Understanding information security concepts not only enables efficient communication within organizations but also promotes understanding among different groups. Moreover, these information security concepts improve system design by highlighting areas of consideration.
Authentication
Authentication, a fundamental information security concept, proves that a person or application is genuine, thereby verifying their identity. It employs one or more of three primary methods, or factors: what you know, what you are, and what you have.
“What you know” encompasses passwords, personal identification numbers (PINs), passphrases, and other secrets. However, this type of authentication is not strong on its own and is typically paired with another authentication factor.
“What you are” involves biometric authentication methods, such as retinal scans, fingerprints, voice or signature recognition, and so on. Consequently, these factors are difficult to change if compromised.
“What you have” entails objects or applications running on objects that you physically possess. Traditionally, this involved keys, but modern forms may also include USB tokens, smart cards, and one-time password applications on devices. This factor requires possession of the object at the time of use and may be hindered by intentional or unintentional loss of, or damage to, the object.

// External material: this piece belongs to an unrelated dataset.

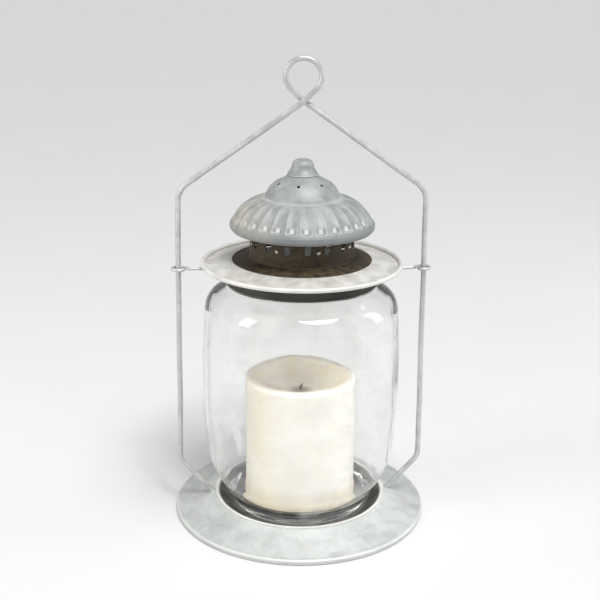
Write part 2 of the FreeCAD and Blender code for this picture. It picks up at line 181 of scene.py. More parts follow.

Multi-Factor Authentication uses authentication techniques from more than one factor. For example, it combines a password with a one-time password application, or a facial scan with a PIN. As a result, this approach helps mitigate weaknesses in the use of each factor. Nevertheless, using two techniques from the same factor, such as two passwords or two physical keys, is not considered multi-factor.
Authorization
Authorization, another crucial information security concept, determines whether a user or application has the right to conduct particular activities in a system. It relies on authentication to prove the identification of the user or application.
Availability
Availability ensures that authorized parties can access data when needed.
CIA Triad
The CIA Triad abbreviates the core tenets of information security: confidentiality, integrity, and availability.
Compensating Control
Organizations implement compensating controls as alternate solutions to requirements that are not workable in their original form. Therefore, the sum of the compensating controls must meet the intent and requirements of the original security control.
Confidentiality
Confidentiality protects data from unauthorized access.
Data Breach
A data breach occurs when an unauthorized party accesses, copies, transmits, views, or steals data. This term does not indicate intent; thus, other terms such as “data leak” and “information leakage” help convey whether a data breach was intentional or not.
Defense-in-Depth
According to the US National Institute of Standards and Technology, defense-in-depth applies multiple countermeasures in a layered or stepwise manner to achieve security objectives. Consequently, the methodology involves layering heterogeneous security technologies in common attack vectors to ensure that attacks missed by one technology are caught by another.
Identification
Identification uniquely proves who a user of a system or application is, enforcing access control and establishing accountability.
Incident
An incident involves the attempted or successful unauthorized access, use, disclosure, modification, or destruction of information or interference with system operations. Notably, this is not limited to people, nor does it indicate intent; natural phenomena, disasters, and animals can also cause incidents.
Integrity
Integrity protects data against unauthorized modification.
Lateral Movement
Lateral movement describes the techniques attackers use after breaching an endpoint or system to “pivot” and extend access to other systems and applications in their target organization. Consequently, this moves the attacker closer to their goals, such as accessing, changing, exfiltrating, or destroying sensitive information.
Least Privilege
Least privilege assigns only the minimum access rights necessary for staff or systems to perform their authorized tasks, for the minimum duration required.
Non-repudiation
Non-repudiation associates messages, actions, and/or authentications with an individual in a way that the individual cannot deny.
Recovery Point Objective (RPO)
The Recovery Point Objective defines the largest amount of data that is acceptable to lose after recovering from an incident. Organizations measure this in time, e.g., “one hour of customer data.”
Recovery Time Objective (RTO)
The Recovery Time Objective specifies the largest amount of time that is acceptable for data to be unavailable due to an incident.
Security Control
A security control is a safeguard or countermeasure designed to protect the confidentiality, integrity, and availability of data.
Separation of Duties
Separation of duties divides critical functions among different staff to help ensure that no individual has enough information or access to conduct fraud.
Vulnerability
A vulnerability is a weakness in an information security system, system security procedures, security controls, or implementations that a threat actor could exploit.
These information security concepts form the foundation of a robust cybersecurity strategy. By understanding and implementing these concepts, organizations can better protect their digital assets and maintain the trust of their stakeholders.